Hey there, Drinkers!

Tonight we reach for the stars in an attempt to create the worst BAAM of all time. But unlike some previous bad BAAM’s, today’s pairing was created with the exclusive goal of melting the brain and destroying the will to enjoy cinema. And so, in this spirit, I present to you BAAM’s Razzie edition featuring Shock Top’s Raspberry Wheat and the monumental failure of all cinematic failures, Battlefield Earth. For those of you who don’t know, the Razzies are the annual awards handed out the worst movies of the year. Battlefield Earth received the great distinction of Worst Movie in commemoration of the award’s 25th anniversary. Let’s get started, shall we?

(Apologies in advance: This post is wordy and ramble-y. Such are the side-effects of my anger with this film. Sorry!)

Released in 2000, Battlefield Earth is generally regarded as the worst movie every made. And not the lovable kind of worst-movie-ever that nerds like me label  amazing films like The Room and Troll 2 (seriously, those two are classics). Battlefield Earth is just straight up bad. Based on the L. Ron Hubbard novel (yes, that L. Ron Hubbard)  which falls outside of the Scientology canon, the film is ostensibly about a distant future in which humans revolt against their slave master aliens after a 1000 years of oppression. I use the word “ostensibly” for a reason though, because that logline is the very (very) frail frame on which this steaming pile of incomprehensible garbage rests. Setting aside many of the factors that contribute to this mess of a movie, including but not limited to the terrible acting, terrible effects, terrible costumes, terrible camera work and John Travolta, let’s just focus on how little sense this movie makes.

You can just tell this movie is great...can't you?

You can just tell this movie is great…can’t you?

So let’s just talk about the plot and its execution (a word I use with both definitions in mind). I’m going to begin with a quick lesson in typical feature film structure. Most standard films have something known as a “page 15 moment” in which the status quo is disrupted, catapulting our hero into the events of the rest of the film. It’s labeled as such because it typically arrives 15 pages, or 15 minutes, into the story. Battlefield Earth, being the avant-garde masterpiece that it is, ignores this rule and a launches itself into the drama within the first 30 seconds without setup or explanation. Nothing really happens to send our hero Jonnie on his journey. Rather, he just yells at an old man in rags and rides off into the mountains. The remaining two hours of the film fumbles through artificial and forced narrative points that simultaneously over-explain and complicate the story. For example, there are a number of scenes in which our villain, John Travolta, explains his nefarious plan to have humans extract gold for…some reason. Anyway, a part of that plan involves setting them free and starving them in order to identify a human’s favorite food (rat). This part of the plan makes no sense but it gets worse: in order to train the humans how to mine gold, the aliens super-educate our hero with ALL OF THEIR SUPERIOR ALIEN KNOWLEDGE. Who thought that was a good idea? Maybe I’m not doing the stupidity justice here but that’s both a testament to how stupid this movie is and my own inability to translate stupidity into something coherent.

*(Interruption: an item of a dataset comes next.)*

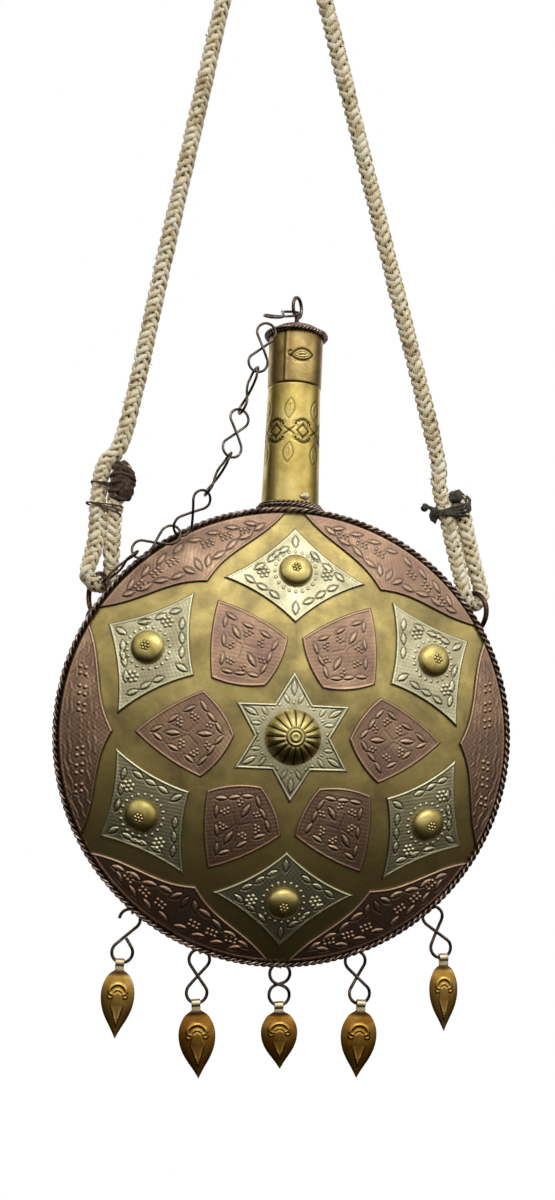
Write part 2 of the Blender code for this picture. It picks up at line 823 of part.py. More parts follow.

Yup, definitely taking this movie seriously now

Yup, definitely taking this movie seriously now

This brings me to my principle gripe with this film: the alien overlords, the Psychlos, are the WORST SLAVE MASTERS EVER. You’d think that an advanced alien race that has taken over a large swath of the universe would know the ins and outs of enslavement but apparently they’re nOObs. They regularly allow prisoners to escape (on purpose!), they leave them unsupervised and allow them access highly restricted security offices. John Travolta even teaches a band of humans how to a fly a spaceship, gives them a bunch of mining equipment and then JUST LEAVES THEM IN THE WILDERNESS. He says that he’s “watching them” to make sure they extract his gold, but never seems to notice that his merry band of miners are literally flying all over the former United States collecting weapons and training to fly harrier jets. Weapons, I might add, that they easily bring deep into the alien’s fortress. Including a convenient nuclear bomb they somehow know how to rig. Finally, our hero and our villain have numerous occasions to kill each other and have easier lives but since they have a movie to make, they keep giving each other second (or fifth) chances. Truly, I don’t have the time or mental capacity to continue enumerating the reasons this film is awful, so just believe me when I say it’s just terrible.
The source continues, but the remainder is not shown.